Anyway, not everyone uses Eclipse, so I think it's a good idea to force this upon contributors. Keeping jars in the repo is just wrong, it's a huge step backwards from powerful build tools like Gradle or even Maven. If you have some custom Dragome code, I think you should use snapshot versions (if they are already pushed) or maintain a custom Maven repo (on GitHub, kinda like Dragome used to) - using Maven/Gradle from day one is crucial. You're right about the repo name though, I noticed it can be changed (and, well, folder structure can be easily refactored as well).

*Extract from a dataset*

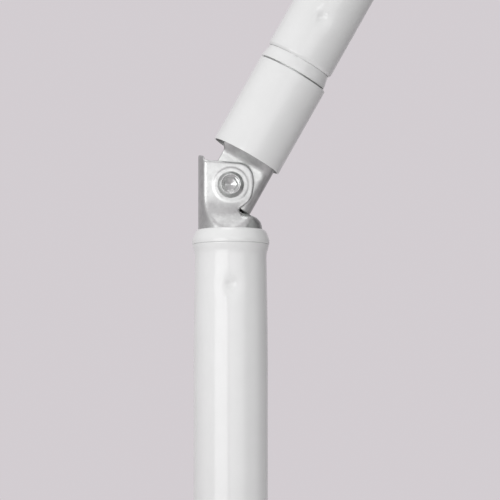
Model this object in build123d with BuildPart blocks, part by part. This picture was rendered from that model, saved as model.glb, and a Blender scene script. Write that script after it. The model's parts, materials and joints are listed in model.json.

As for the code: your repo obviously has more code and functionalities for now, but it uses custom JS WebGL/typed arrays bindings which will eventually have to be replaced with official Dragome modules. GWT backend isn't exactly what I would call "clean" code, so I think it should be refactored rather than just adapted. Well, it works, so it should be a source of inspiration, but it definitely needs to be analyzed and corrected. While my backend forces a little different project structure than the original GWT, for me it seems it will be easier to maintain and extend.

I'm sick of GWT backend and I really want to target the web without some weird reflection (or what not) issues. GWT backend definitely needs more warnings and exceptions when using prohibited/not implemented features - that's why you'll rarely find copy-pasted GWT code, except for some small functionalities. I find this policy sensible, so I'll continue working on my project. At least for now. I think @fpetrola has the final vote on which repo we focus on.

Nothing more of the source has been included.